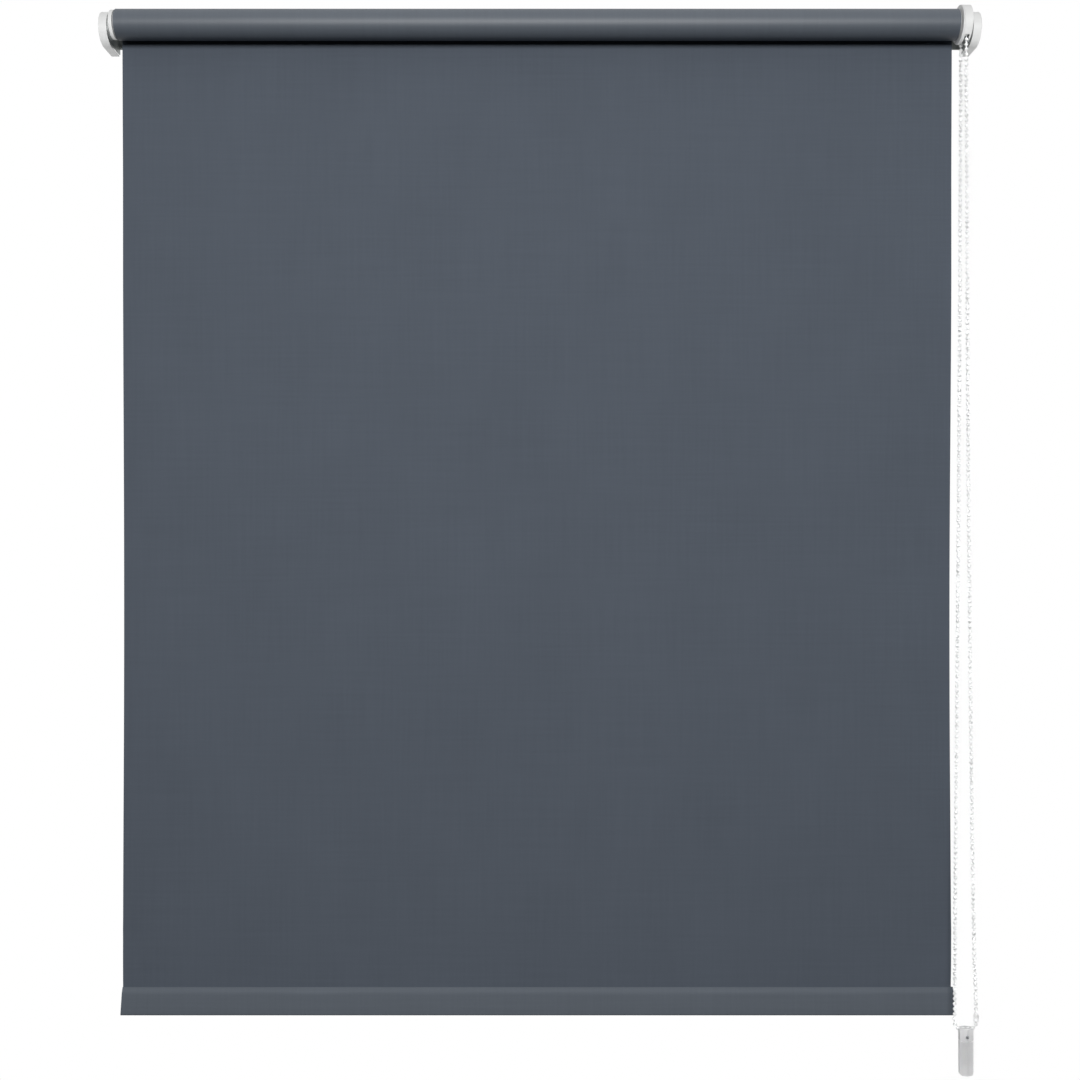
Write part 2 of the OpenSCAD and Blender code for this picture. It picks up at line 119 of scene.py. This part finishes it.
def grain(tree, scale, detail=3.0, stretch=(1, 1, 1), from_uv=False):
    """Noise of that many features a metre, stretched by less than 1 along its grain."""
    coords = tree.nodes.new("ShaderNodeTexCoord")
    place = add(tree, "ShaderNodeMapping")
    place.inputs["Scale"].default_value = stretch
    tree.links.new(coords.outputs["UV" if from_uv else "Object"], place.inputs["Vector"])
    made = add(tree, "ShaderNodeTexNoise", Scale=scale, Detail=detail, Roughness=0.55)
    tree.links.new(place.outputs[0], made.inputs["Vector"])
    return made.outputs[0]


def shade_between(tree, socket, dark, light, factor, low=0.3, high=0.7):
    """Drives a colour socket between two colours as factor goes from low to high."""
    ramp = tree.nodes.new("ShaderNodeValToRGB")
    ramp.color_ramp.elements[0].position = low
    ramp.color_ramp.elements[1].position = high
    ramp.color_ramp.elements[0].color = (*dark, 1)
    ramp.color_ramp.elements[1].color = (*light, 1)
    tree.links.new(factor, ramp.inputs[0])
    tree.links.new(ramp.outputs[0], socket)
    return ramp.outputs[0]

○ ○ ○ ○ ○

- DO THIS -
Output all of the material exactly as written.

- ANSWER TO THE PROBLEM -
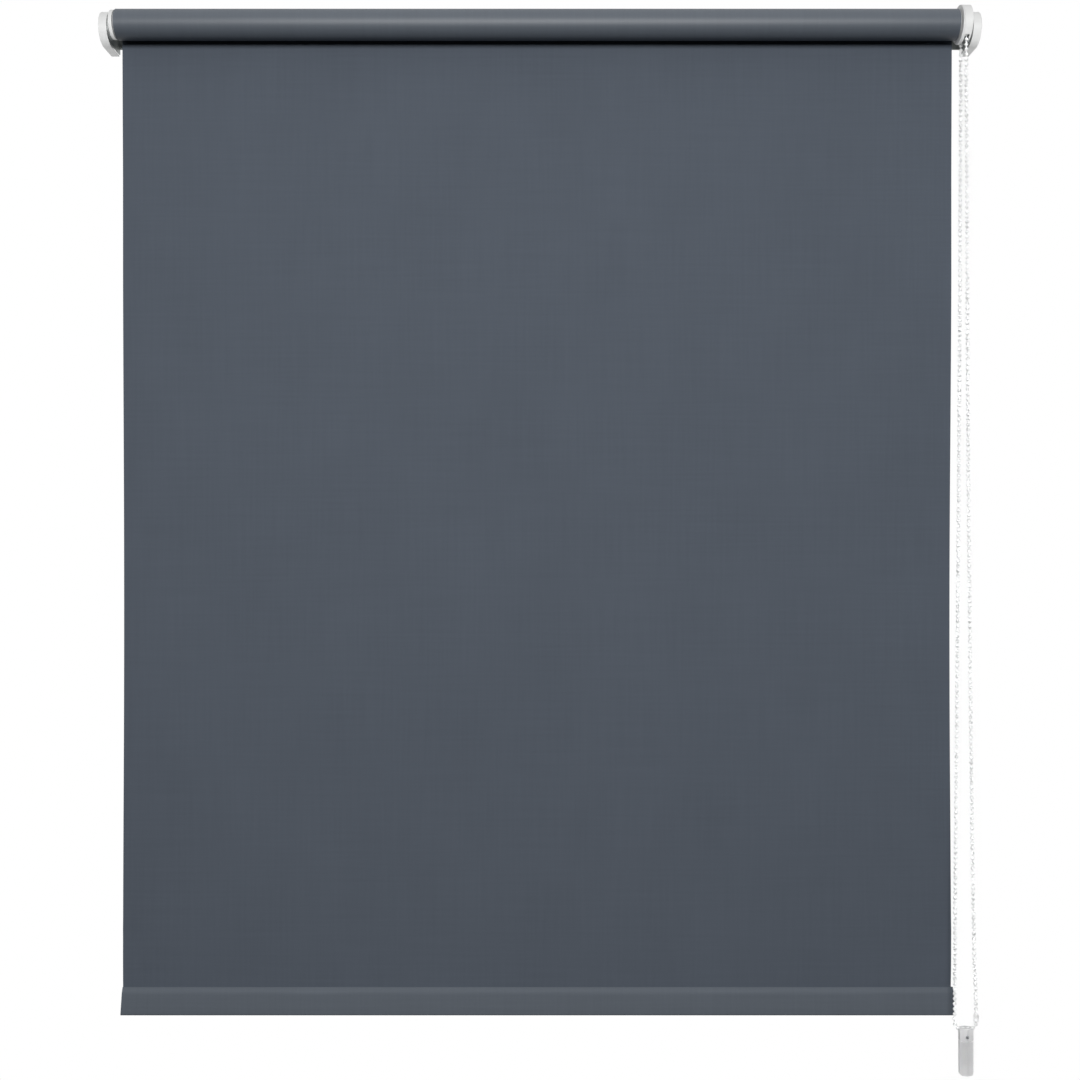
Write part 2 of the OpenSCAD and Blender code for this picture. It picks up at line 119 of scene.py. This part finishes it.
def grain(tree, scale, detail=3.0, stretch=(1, 1, 1), from_uv=False):
    """Noise of that many features a metre, stretched by less than 1 along its grain."""
    coords = tree.nodes.new("ShaderNodeTexCoord")
    place = add(tree, "ShaderNodeMapping")
    place.inputs["Scale"].default_value = stretch
    tree.links.new(coords.outputs["UV" if from_uv else "Object"], place.inputs["Vector"])
    made = add(tree, "ShaderNodeTexNoise", Scale=scale, Detail=detail, Roughness=0.55)
    tree.links.new(place.outputs[0], made.inputs["Vector"])
    return made.outputs[0]


def shade_between(tree, socket, dark, light, factor, low=0.3, high=0.7):
    """Drives a colour socket between two colours as factor goes from low to high."""
    ramp = tree.nodes.new("ShaderNodeValToRGB")
    ramp.color_ramp.elements[0].position = low
    ramp.color_ramp.elements[1].position = high
    ramp.color_ramp.elements[0].color = (*dark, 1)
    ramp.color_ramp.elements[1].color = (*light, 1)
    tree.links.new(factor, ramp.inputs[0])
    tree.links.new(ramp.outputs[0], socket)
    return ramp.outputs[0]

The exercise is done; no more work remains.